Format-Specific Parsers
Each tool gets a dedicated parser that understands its specific metadata format:
- ComfyUI parser: Reads “workflow” and “prompt” text chunks. Validates both as JSON. Handles large payloads (no fixed buffer). Extracts node types, connections, widget values from the workflow blob. Extracts resolved parameters, seeds, model paths from the prompt blob. Handles custom node fields gracefully.
- A1111 parser: Reads “parameters” text chunk. Parses the structured text format: first line is positive prompt, “Negative prompt:” line is negative prompt, remaining lines are key-value parameters (Steps, Sampler, CFG scale, Seed, Model, etc.). Handles multi-line prompts and BREAK tokens.
- Midjourney parser: Operates on Discord message data rather than image file metadata. Extracts prompt text, parameter flags, job ID, variation/upscale relationships from message content and formatting.
- Generic parser: For images with no recognized AI-specific metadata, extracts standard EXIF, XMP, and IPTC data. Captures technical metadata (dimensions, color space, camera info if present) and flags the asset as having no AI generation metadata detected.
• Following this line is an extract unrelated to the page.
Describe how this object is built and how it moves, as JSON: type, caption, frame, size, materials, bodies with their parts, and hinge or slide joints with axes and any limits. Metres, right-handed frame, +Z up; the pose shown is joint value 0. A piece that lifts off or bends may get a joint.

Extraction Quality Reporting
Each extractor reports what it found and what it could not parse. The extraction result includes a quality assessment: full extraction (all expected fields parsed successfully), partial extraction (some fields parsed, some failed), or minimal extraction (only basic technical metadata). This quality signal flows into the normalization pipeline and eventually to the user, who can see which assets have rich metadata and which have gaps.
Consequences
- Extractor maintenance burden: Each tool-specific parser must be maintained as tools evolve. When ComfyUI adds new node types or changes its JSON structure, the parser must be updated. When Midjourney changes its Discord message formatting, the parser must adapt. This is a continuous maintenance cost, but it is isolated to the extraction layer — downstream systems work with the normalized schema and are unaffected by extractor changes.
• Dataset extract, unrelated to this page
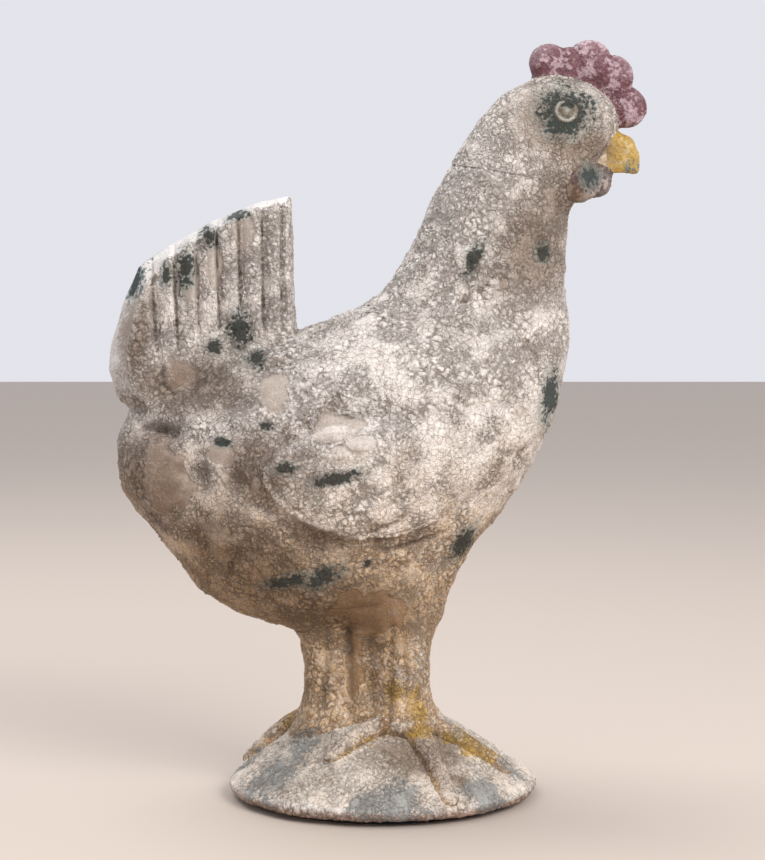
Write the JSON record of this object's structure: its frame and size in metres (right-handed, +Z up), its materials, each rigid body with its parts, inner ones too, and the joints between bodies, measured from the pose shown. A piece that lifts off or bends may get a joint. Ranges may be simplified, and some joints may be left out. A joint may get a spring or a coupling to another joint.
{
  "type": "garden hen statue",
  "caption": "Free-standing cast hen ornament with a ribbed upright tail, folded wings, a lobed comb and a round domed base.",
  "frame": {"origin": "centre of the round underside that the ornament rests on", "axes": "+X forward, the way the beak points; +Y towards the bird's left side; +Z up"},
  "size_m": [0.3079, 0.178, 0.4324],
  "materials": {
    "aged_cement": "crackled off-white limewash over taupe grey cement, rough and flaking",
    "base_paint": "worn off-white and slate blue paint over cement",
    "comb_paint": "worn burgundy paint with pale chips",
    "wattle_paint": "near-black teal paint worn to dull red on the edges",
    "beak_paint": "worn ochre yellow paint",
    "leg_paint": "mustard paint showing through flaking limewash",
    "eye_paint": "dark teal paint, worn grey on the ring",
    "armature_steel": "mild steel rod, lightly rusted",
    "felt": "dark pressed felt"
  },
  "bodies": {
    "root": {"base_mound": "base_paint", "felt_disc": "felt", "leg_web": "aged_cement", "right_leg": "leg_paint", "left_leg": "leg_paint", "right_foot": "leg_paint", "left_foot": "leg_paint", "right_leg_rod": "armature_steel", "left_leg_rod": "armature_steel", "body_shell": "aged_cement", "right_wing": "aged_cement", "left_wing": "aged_cement", "tail_fan": "aged_cement", "tail_pins": "armature_steel", "neck_shell": "aged_cement", "neck_rod": "armature_steel", "head": "aged_cement", "comb": "comb_paint", "upper_beak": "beak_paint", "lower_beak": "beak_paint", "right_wattle": "wattle_paint", "left_wattle": "wattle_paint", "right_eye_ring": "eye_paint", "left_eye_ring": "eye_paint", "right_eye": "eye_paint", "left_eye": "eye_paint"}
  },
  "joints": []
}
- Extensibility: New tools can be supported by adding a new detection signature and a new parser. The architecture is designed for this — the probe-first approach means the system gracefully handles unknown formats (falling back to the generic parser) while providing rich extraction for recognized tools.
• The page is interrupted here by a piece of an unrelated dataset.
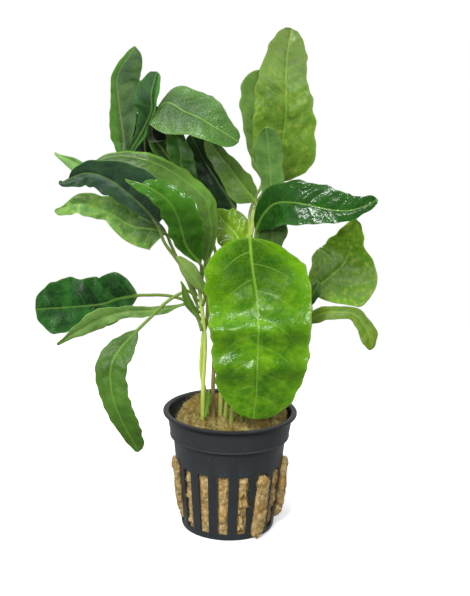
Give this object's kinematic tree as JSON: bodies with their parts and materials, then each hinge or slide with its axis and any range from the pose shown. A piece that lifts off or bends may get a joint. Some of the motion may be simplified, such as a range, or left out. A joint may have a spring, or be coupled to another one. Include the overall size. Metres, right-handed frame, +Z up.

- Testing complexity: Each parser needs its own test suite with real-world examples from its tool. Edge cases differ per tool: ComfyUI edge cases involve custom nodes and large workflows; A1111 edge cases involve multi-line prompts and extension-specific parameters; Midjourney edge cases involve message threading and variation chains. A comprehensive test suite requires a library of real metadata samples from each tool.
- Foundation for everything: Correct extraction is the prerequisite for every other capability. Search quality depends on extraction completeness. Reproducibility depends on extracting the right parameters. Lineage tracking depends on extracting relationships. Investing in extraction quality pays compound returns across the entire system.
Related Patterns
- The Normalization Pipeline consumes extractor output and translates it into a unified schema.
- The Two JSON Blobs details the specific extraction challenges for ComfyUI's dual metadata structure.
- Midjourney Metadata describes extraction from Discord messages rather than image files.
- The Two Metadata Problem provides the broader context for why tool-specific extraction is necessary.